··· SOURCE DATA ···

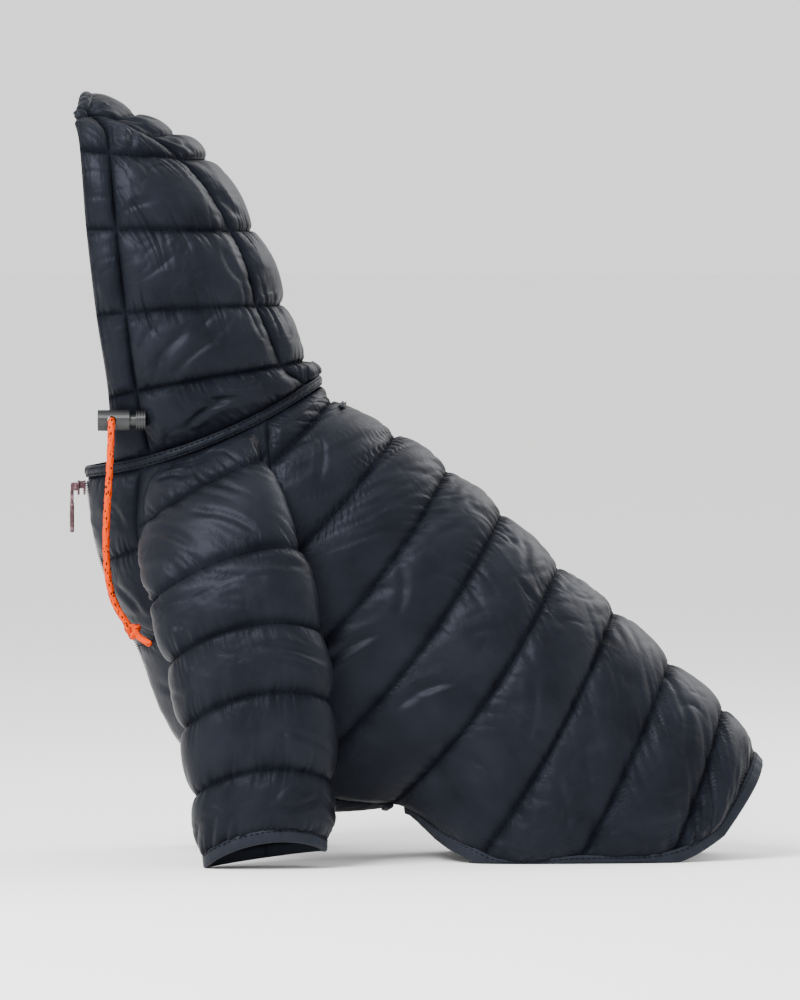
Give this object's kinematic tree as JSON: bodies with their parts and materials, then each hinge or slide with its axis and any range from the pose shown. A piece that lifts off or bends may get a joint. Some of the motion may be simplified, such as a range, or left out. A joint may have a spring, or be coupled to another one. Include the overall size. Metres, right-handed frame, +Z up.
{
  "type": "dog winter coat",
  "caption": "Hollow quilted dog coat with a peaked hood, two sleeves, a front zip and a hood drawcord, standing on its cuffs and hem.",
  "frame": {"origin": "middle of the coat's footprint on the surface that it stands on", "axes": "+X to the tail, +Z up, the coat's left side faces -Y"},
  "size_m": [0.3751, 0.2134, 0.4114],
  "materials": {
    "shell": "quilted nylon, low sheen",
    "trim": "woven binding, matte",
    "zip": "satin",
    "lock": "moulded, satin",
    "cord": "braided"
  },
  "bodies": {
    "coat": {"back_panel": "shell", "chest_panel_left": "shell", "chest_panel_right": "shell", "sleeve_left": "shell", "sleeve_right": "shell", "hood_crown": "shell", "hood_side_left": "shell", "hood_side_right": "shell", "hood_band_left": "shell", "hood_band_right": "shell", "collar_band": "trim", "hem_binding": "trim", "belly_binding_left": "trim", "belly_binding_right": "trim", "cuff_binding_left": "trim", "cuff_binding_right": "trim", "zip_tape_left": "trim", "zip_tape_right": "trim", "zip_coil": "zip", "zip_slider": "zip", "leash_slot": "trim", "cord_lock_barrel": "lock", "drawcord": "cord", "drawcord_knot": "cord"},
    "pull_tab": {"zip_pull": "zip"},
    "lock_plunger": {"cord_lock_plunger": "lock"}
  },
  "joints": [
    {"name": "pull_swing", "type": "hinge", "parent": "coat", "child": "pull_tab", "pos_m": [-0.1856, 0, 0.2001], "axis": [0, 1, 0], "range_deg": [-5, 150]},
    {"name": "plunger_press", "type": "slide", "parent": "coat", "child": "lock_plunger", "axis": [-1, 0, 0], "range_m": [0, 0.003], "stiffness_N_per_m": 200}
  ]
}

···

### SET TASK:
Copy out the whole listing exactly as written.

### CORRECT RESULT:
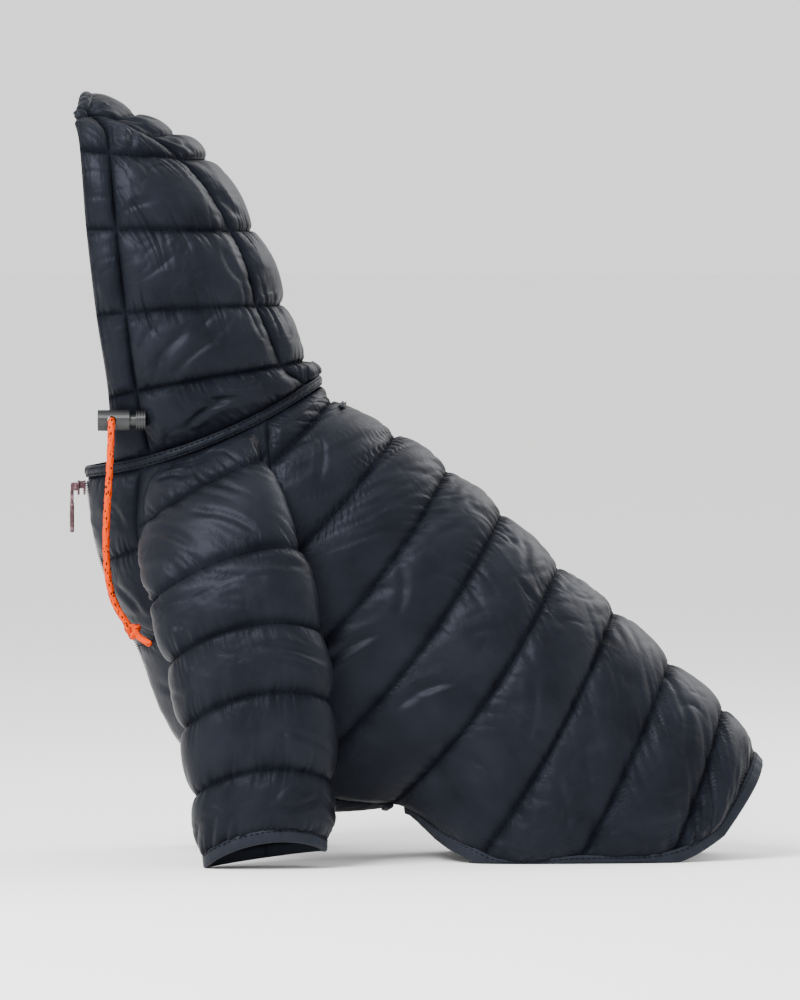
Give this object's kinematic tree as JSON: bodies with their parts and materials, then each hinge or slide with its axis and any range from the pose shown. A piece that lifts off or bends may get a joint. Some of the motion may be simplified, such as a range, or left out. A joint may have a spring, or be coupled to another one. Include the overall size. Metres, right-handed frame, +Z up.
{
  "type": "dog winter coat",
  "caption": "Hollow quilted dog coat with a peaked hood, two sleeves, a front zip and a hood drawcord, standing on its cuffs and hem.",
  "frame": {"origin": "middle of the coat's footprint on the surface that it stands on", "axes": "+X to the tail, +Z up, the coat's left side faces -Y"},
  "size_m": [0.3751, 0.2134, 0.4114],
  "materials": {
    "shell": "quilted nylon, low sheen",
    "trim": "woven binding, matte",
    "zip": "satin",
    "lock": "moulded, satin",
    "cord": "braided"
  },
  "bodies": {
    "coat": {"back_panel": "shell", "chest_panel_left": "shell", "chest_panel_right": "shell", "sleeve_left": "shell", "sleeve_right": "shell", "hood_crown": "shell", "hood_side_left": "shell", "hood_side_right": "shell", "hood_band_left": "shell", "hood_band_right": "shell", "collar_band": "trim", "hem_binding": "trim", "belly_binding_left": "trim", "belly_binding_right": "trim", "cuff_binding_left": "trim", "cuff_binding_right": "trim", "zip_tape_left": "trim", "zip_tape_right": "trim", "zip_coil": "zip", "zip_slider": "zip", "leash_slot": "trim", "cord_lock_barrel": "lock", "drawcord": "cord", "drawcord_knot": "cord"},
    "pull_tab": {"zip_pull": "zip"},
    "lock_plunger": {"cord_lock_plunger": "lock"}
  },
  "joints": [
    {"name": "pull_swing", "type": "hinge", "parent": "coat", "child": "pull_tab", "pos_m": [-0.1856, 0, 0.2001], "axis": [0, 1, 0], "range_deg": [-5, 150]},
    {"name": "plunger_press", "type": "slide", "parent": "coat", "child": "lock_plunger", "axis": [-1, 0, 0], "range_m": [0, 0.003], "stiffness_N_per_m": 200}
  ]
}